Malgorzata Wasiucionek et Sylwia Michalik : deux musiciennes de talent, un très beau duo

par

Georges Enesco (1881-1955) : Sonate pour  piano et violon N° 3 « dans le caractère populaire roumain », Op. 25 (1926) ; Serge Prokofiev (1891-1953) : Cinq mélodies pour violon et piano, Op. 35 bis (1925) ; Karol Szymanowski (1882-1937) : Mythes. Trois poèmes pour violon et piano, Op. 30 (1915). Malgorzata Wasiucionek  (violon), Sylwia Michalik (piano). 2020-DDD- 57’43-Textes de présentation en polonais et anglais-DUX 1629

On ne saluera jamais assez le travail fait par les éditeurs indépendants tels que le courageux label polonais Dux qui, plutôt que d’aller à la chasse à la star (ou prétendue telle) à laquelle s’adonnent certaines majors, s’efforcent de mettre en valeur des musicien(ne)s de qualité dont la renommée n’est pas toujours égale aux réelles qualités. 

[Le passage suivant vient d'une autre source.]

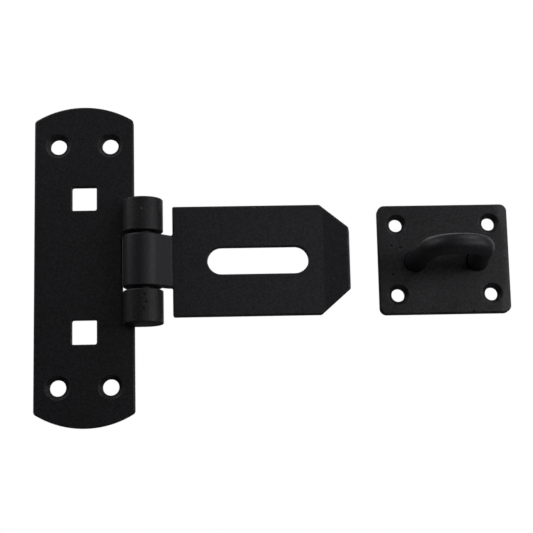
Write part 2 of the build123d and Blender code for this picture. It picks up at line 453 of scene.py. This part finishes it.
# The room is dim for the object and white for the camera
room_colour = (0.06, 0.06, 0.06, 1)
world = bpy.data.worlds.new("studio")
bpy.context.scene.world = world
world.use_nodes = True
studio = world.node_tree
room = studio.nodes["Background"]
room.inputs["Color"].default_value = room_colour
white = put(studio, "ShaderNodeBackground", {"Color": (1, 1, 1, 1)})
seen_by_camera = put(studio, "ShaderNodeLightPath").outputs["Is Camera Ray"]
either = put(studio, "ShaderNodeMixShader", {0: seen_by_camera, 1: room.outputs[0], 2: white.outputs[0]})
studio.links.new(either.outputs[0], studio.nodes["World Output"].inputs["Surface"])


# The middle of the set, at which every lamp is aimed
lit_point = Vector((0.08, 0, 0))


def soft_lamp(name, round_right, up, distance, width, height, radiance):
    """An oval soft lamp aimed at the set. round_right is its angle from the front towards the right,
    up its angle above the level, both in degrees, and radiance what the lamp's face shows."""
    round_right, up = math.radians(round_right), math.radians(up)
    level = math.cos(up)
    way = Vector((math.sin(round_right) * level, -math.cos(round_right) * level, math.sin(up)))
    lamp = bpy.data.lights.new(name, "AREA")
    lamp.shape = "ELLIPSE"
    lamp.size = width
    lamp.size_y = height
    lamp.energy = radiance * math.pi * (math.pi * width * height / 4)
    lamp_object = bpy.data.objects.new(name, lamp)
    lamp_object.location = lit_point + distance * way
    lamp_object.rotation_euler = way.to_track_quat("Z", "Y").to_euler()
    lamp_object.visible_camera = False
    bpy.context.scene.collection.objects.link(lamp_object)


# Each lamp: its angles to the right and up, then distance, width, height and radiance.
# The strips stand nearly level with the object, so the staple's bar keeps them off the space under it.
lamps = {
    "right_strip": (43, 3, 0.45, 0.20, 0.14, 9.0),
    "far_right_strip": (69, 3, 0.45, 0.20, 0.14, 7.3),
    "front_strip": (8, 3, 0.45, 0.20, 0.14, 3.3),
    "top_right": (62, 50, 0.9, 0.60, 0.60, 5.6),
    "top_left": (-76, 42, 0.38, 0.34, 0.34, 3.7),
    "left": (-84, 10, 0.9, 0.36, 0.36, 1.6),
    "below": (0, -80, 0.9, 0.60, 0.60, 0.5),
    "behind": (180, 40, 0.9, 0.60, 0.60, 1.8),
}
for name, values in lamps.items():
    soft_lamp(name, *values)

# The photograph's camera
frame_pixels = 533
focal_pixels = 1400
camera_yaw = math.radians(1.97)
camera_pitch = math.radians(10.14)
camera_roll = math.radians(-1.30)
camera_place = Vector((0.0608, -0.6278, -0.1138))
camera = bpy.data.cameras.new("camera")
camera.sensor_width = 36
camera.lens = focal_pixels / frame_pixels * camera.sensor_width
camera_object = bpy.data.objects.new("camera", camera)
camera_object.location = camera_place
turn = Matrix.Rotation(-camera_yaw, 4, "Z") @ Matrix.Rotation(math.pi / 2 + camera_pitch, 4, "X")
camera_object.rotation_euler = (turn @ Matrix.Rotation(camera_roll, 4, "Z")).to_euler()
bpy.context.scene.collection.objects.link(camera_object)
bpy.context.scene.camera = camera_object
bpy.context.scene.view_settings.view_transform = "Standard"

C’est ainsi qu’il nous est donné de découvrir dans ce début discographique deux artistes de talent dans un programme d’oeuvres aussi belles que relativement rares au concert comme au disque.

Dans la Troisième sonate d’Enesco, oeuvre qui allie romantisme tardif et folklore imaginaire, le remarquable duo polonais frappe directement par sa liberté de ton, son aisance technique ainsi qu’une approche fluide et rhapsodique, totalement libérée de la barre de mesure. Le son charnu et la variété de couleurs de Malgorzata Wasiucionek impressionnent autant que le toucher clair et la parfaite articulation de Sylwia Michalik, dont le piano vif et imaginatif se transforme par moments en cymbalum. La liberté de ton des interprètes instaure une dimension de légende et un vrai sens du mystère dans le deuxième mouvement où le violon semble par moments improviser des mélodies nostalgiques qui procèdent d’un folklore transfiguré, tout comme la belle franchise et l’énergie du Finale.

Ecrites à l’origine pour soprano et piano en 1920 lors d’un séjour de Prokofiev en Californie, les Cinq mélodies sans paroles, Op. 35 furent adaptées par le compositeur cinq ans plus tard pour violon et piano avec la précieuse collaboration du violoniste polonais Paul Kochanski. Cette transcription met magnifiquement le violon en valeur et  permet d’apprécier Prokofiev dans sa plus belle veine lyrique. Wasiucionek fait preuve ici de chaleur et de charme, ainsi que d’une technique très sûre (beau vibrato, justesse et harmoniques impeccables). On notera aussi la délicatesse des interprètes dans la quatrième des pièces, Allegretto leggero e scherzando.

Kochanski n’en était pas à son coup d’essai, car -outre qu’il avait déjà aidé Prokofiev dans l’élaboration de son Premier concerto pour violon- il avait joué un rôle déterminant dans la mise au point de la partie de violon des Mythes de Szymanowski, certainement l’un des plus beaux exemples de duo violon-piano du 20ème siècle. 

Dans La Fontaine d’Aréthuse, l’écriture pianistique de Szymanowski -parfaitement servie par Michalik- renvoie dès l’introduction à ce piano « liquide », issu des Jeux d’eau de la Villa d’Este de Liszt et si bien repris à leur compte par le Ravel de Jeux d’eau ou le Debussy de Reflets dans l’eau. La violoniste surmonte avec grâce et sensibilité les innombrables difficultés techniques dont est parsemée la partition, même si l’on se prend à désirer par moments quelque chose d’encore plus éthéré et magique. La beauté prenante de Narcisse renvoie une fois encore à l’eau -cette fois calme- où se mire le demi-dieu. Les interprètes conduisent avec beaucoup de sûreté la pièce vers son sommet dramatique. Le dernier poème, Dryades et Pan, termine le cycle sur une note de sérénité retrouvée qui clôt une récital de très belle tenue.